DATASET EXTRACT
○ ○ ○ ○ ○ ○ ○

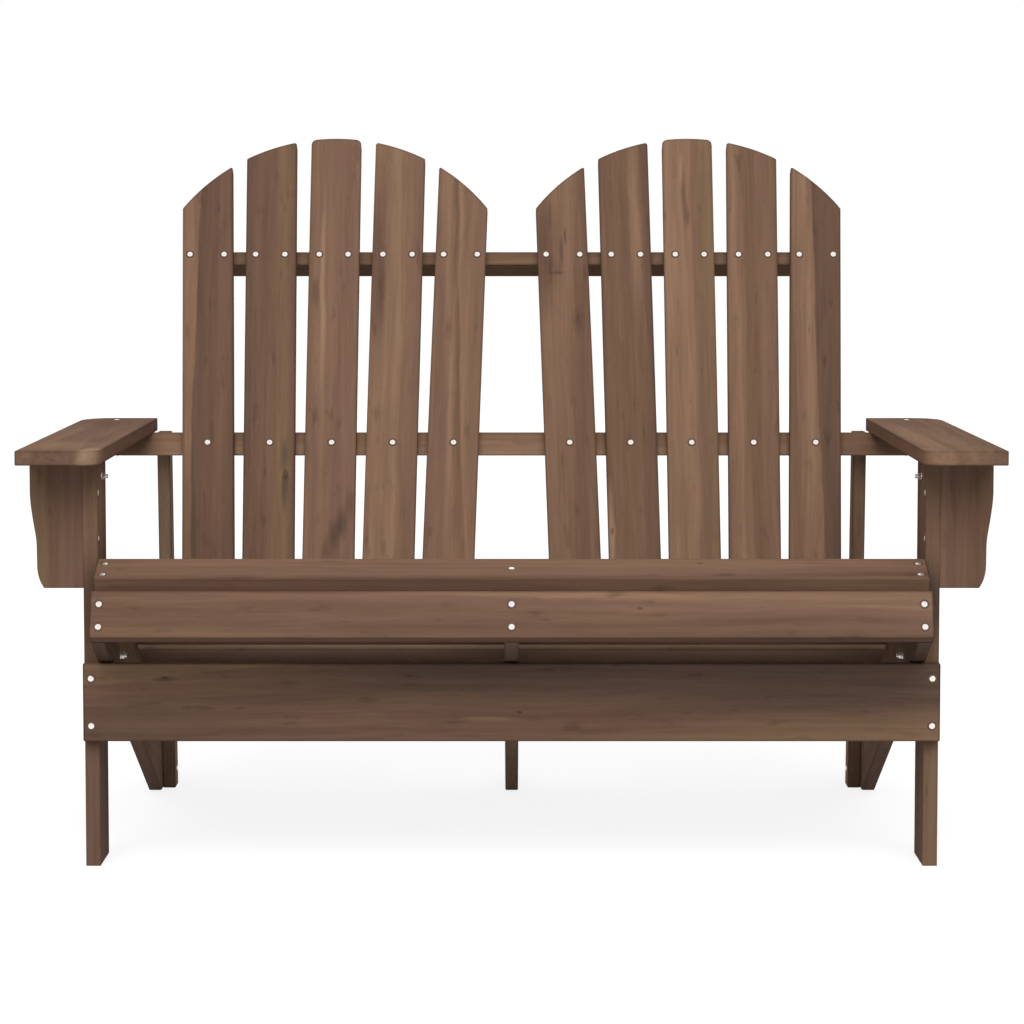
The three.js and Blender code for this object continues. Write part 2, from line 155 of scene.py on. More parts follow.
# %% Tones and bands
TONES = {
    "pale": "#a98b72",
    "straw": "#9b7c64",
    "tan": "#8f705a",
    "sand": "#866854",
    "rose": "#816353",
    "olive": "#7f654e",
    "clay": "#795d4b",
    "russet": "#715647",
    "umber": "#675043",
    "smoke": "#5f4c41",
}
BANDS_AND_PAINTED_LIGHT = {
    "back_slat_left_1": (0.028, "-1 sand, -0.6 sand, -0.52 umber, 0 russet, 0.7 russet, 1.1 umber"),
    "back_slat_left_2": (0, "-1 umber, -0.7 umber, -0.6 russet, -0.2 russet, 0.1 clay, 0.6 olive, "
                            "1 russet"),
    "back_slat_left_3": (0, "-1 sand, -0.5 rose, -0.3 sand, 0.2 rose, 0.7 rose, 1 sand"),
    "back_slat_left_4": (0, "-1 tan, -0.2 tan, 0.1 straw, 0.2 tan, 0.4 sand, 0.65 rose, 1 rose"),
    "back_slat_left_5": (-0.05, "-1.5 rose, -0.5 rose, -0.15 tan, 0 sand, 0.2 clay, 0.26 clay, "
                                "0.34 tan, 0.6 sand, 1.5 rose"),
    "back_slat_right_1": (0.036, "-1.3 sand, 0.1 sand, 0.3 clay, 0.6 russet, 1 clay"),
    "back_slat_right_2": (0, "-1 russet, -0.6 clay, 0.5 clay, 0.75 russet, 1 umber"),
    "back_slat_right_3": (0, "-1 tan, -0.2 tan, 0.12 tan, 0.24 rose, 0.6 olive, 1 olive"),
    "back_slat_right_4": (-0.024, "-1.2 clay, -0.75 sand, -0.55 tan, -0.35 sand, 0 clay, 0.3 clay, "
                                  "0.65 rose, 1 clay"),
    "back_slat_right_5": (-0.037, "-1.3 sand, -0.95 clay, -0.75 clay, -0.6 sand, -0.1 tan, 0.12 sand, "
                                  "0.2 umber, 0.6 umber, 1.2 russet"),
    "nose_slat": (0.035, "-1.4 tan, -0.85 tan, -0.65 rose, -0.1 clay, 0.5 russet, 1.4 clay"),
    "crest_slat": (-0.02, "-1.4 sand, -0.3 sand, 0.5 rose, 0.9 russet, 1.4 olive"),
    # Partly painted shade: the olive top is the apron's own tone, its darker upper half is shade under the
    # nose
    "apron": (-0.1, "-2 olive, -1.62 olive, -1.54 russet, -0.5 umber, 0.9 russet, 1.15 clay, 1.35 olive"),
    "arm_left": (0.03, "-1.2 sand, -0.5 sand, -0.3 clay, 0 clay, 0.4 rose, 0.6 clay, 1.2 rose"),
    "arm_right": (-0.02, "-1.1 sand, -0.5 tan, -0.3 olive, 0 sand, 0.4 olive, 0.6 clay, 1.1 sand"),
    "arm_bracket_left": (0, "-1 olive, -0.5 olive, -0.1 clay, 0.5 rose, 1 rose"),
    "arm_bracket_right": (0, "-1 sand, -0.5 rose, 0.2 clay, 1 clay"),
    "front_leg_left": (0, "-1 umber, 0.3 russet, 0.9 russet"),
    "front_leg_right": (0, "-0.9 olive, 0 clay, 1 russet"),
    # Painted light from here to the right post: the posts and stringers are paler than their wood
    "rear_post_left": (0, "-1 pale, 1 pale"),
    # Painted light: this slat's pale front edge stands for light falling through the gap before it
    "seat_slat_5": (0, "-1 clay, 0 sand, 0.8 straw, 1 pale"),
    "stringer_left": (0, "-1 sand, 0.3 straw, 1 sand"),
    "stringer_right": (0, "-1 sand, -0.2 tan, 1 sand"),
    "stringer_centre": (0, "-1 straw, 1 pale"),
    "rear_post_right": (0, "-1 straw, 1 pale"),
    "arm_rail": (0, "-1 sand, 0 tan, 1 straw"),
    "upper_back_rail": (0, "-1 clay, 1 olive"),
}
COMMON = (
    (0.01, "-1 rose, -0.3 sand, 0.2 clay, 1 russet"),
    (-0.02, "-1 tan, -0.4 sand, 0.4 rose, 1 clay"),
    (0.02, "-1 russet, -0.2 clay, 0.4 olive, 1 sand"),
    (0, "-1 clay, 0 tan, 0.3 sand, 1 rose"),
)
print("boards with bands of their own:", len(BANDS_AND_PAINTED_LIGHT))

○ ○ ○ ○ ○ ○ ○

WHAT TO WORK ON
All of the lines above must be returned exactly.

TASK ANSWER
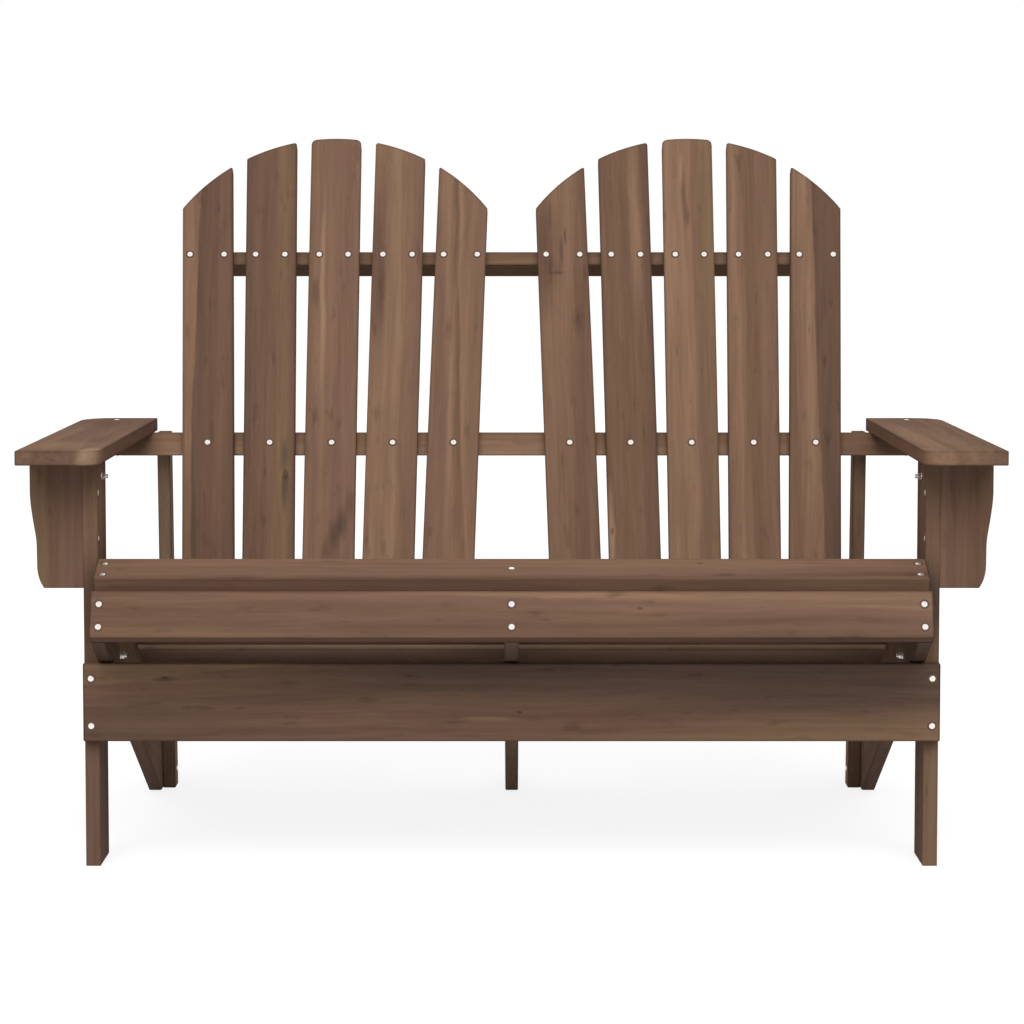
The three.js and Blender code for this object continues. Write part 2, from line 155 of scene.py on. More parts follow.
# %% Tones and bands
TONES = {
    "pale": "#a98b72",
    "straw": "#9b7c64",
    "tan": "#8f705a",
    "sand": "#866854",
    "rose": "#816353",
    "olive": "#7f654e",
    "clay": "#795d4b",
    "russet": "#715647",
    "umber": "#675043",
    "smoke": "#5f4c41",
}
BANDS_AND_PAINTED_LIGHT = {
    "back_slat_left_1": (0.028, "-1 sand, -0.6 sand, -0.52 umber, 0 russet, 0.7 russet, 1.1 umber"),
    "back_slat_left_2": (0, "-1 umber, -0.7 umber, -0.6 russet, -0.2 russet, 0.1 clay, 0.6 olive, "
                            "1 russet"),
    "back_slat_left_3": (0, "-1 sand, -0.5 rose, -0.3 sand, 0.2 rose, 0.7 rose, 1 sand"),
    "back_slat_left_4": (0, "-1 tan, -0.2 tan, 0.1 straw, 0.2 tan, 0.4 sand, 0.65 rose, 1 rose"),
    "back_slat_left_5": (-0.05, "-1.5 rose, -0.5 rose, -0.15 tan, 0 sand, 0.2 clay, 0.26 clay, "
                                "0.34 tan, 0.6 sand, 1.5 rose"),
    "back_slat_right_1": (0.036, "-1.3 sand, 0.1 sand, 0.3 clay, 0.6 russet, 1 clay"),
    "back_slat_right_2": (0, "-1 russet, -0.6 clay, 0.5 clay, 0.75 russet, 1 umber"),
    "back_slat_right_3": (0, "-1 tan, -0.2 tan, 0.12 tan, 0.24 rose, 0.6 olive, 1 olive"),
    "back_slat_right_4": (-0.024, "-1.2 clay, -0.75 sand, -0.55 tan, -0.35 sand, 0 clay, 0.3 clay, "
                                  "0.65 rose, 1 clay"),
    "back_slat_right_5": (-0.037, "-1.3 sand, -0.95 clay, -0.75 clay, -0.6 sand, -0.1 tan, 0.12 sand, "
                                  "0.2 umber, 0.6 umber, 1.2 russet"),
    "nose_slat": (0.035, "-1.4 tan, -0.85 tan, -0.65 rose, -0.1 clay, 0.5 russet, 1.4 clay"),
    "crest_slat": (-0.02, "-1.4 sand, -0.3 sand, 0.5 rose, 0.9 russet, 1.4 olive"),
    # Partly painted shade: the olive top is the apron's own tone, its darker upper half is shade under the
    # nose
    "apron": (-0.1, "-2 olive, -1.62 olive, -1.54 russet, -0.5 umber, 0.9 russet, 1.15 clay, 1.35 olive"),
    "arm_left": (0.03, "-1.2 sand, -0.5 sand, -0.3 clay, 0 clay, 0.4 rose, 0.6 clay, 1.2 rose"),
    "arm_right": (-0.02, "-1.1 sand, -0.5 tan, -0.3 olive, 0 sand, 0.4 olive, 0.6 clay, 1.1 sand"),
    "arm_bracket_left": (0, "-1 olive, -0.5 olive, -0.1 clay, 0.5 rose, 1 rose"),
    "arm_bracket_right": (0, "-1 sand, -0.5 rose, 0.2 clay, 1 clay"),
    "front_leg_left": (0, "-1 umber, 0.3 russet, 0.9 russet"),
    "front_leg_right": (0, "-0.9 olive, 0 clay, 1 russet"),
    # Painted light from here to the right post: the posts and stringers are paler than their wood
    "rear_post_left": (0, "-1 pale, 1 pale"),
    # Painted light: this slat's pale front edge stands for light falling through the gap before it
    "seat_slat_5": (0, "-1 clay, 0 sand, 0.8 straw, 1 pale"),
    "stringer_left": (0, "-1 sand, 0.3 straw, 1 sand"),
    "stringer_right": (0, "-1 sand, -0.2 tan, 1 sand"),
    "stringer_centre": (0, "-1 straw, 1 pale"),
    "rear_post_right": (0, "-1 straw, 1 pale"),
    "arm_rail": (0, "-1 sand, 0 tan, 1 straw"),
    "upper_back_rail": (0, "-1 clay, 1 olive"),
}
COMMON = (
    (0.01, "-1 rose, -0.3 sand, 0.2 clay, 1 russet"),
    (-0.02, "-1 tan, -0.4 sand, 0.4 rose, 1 clay"),
    (0.02, "-1 russet, -0.2 clay, 0.4 olive, 1 sand"),
    (0, "-1 clay, 0 tan, 0.3 sand, 1 rose"),
)
print("boards with bands of their own:", len(BANDS_AND_PAINTED_LIGHT))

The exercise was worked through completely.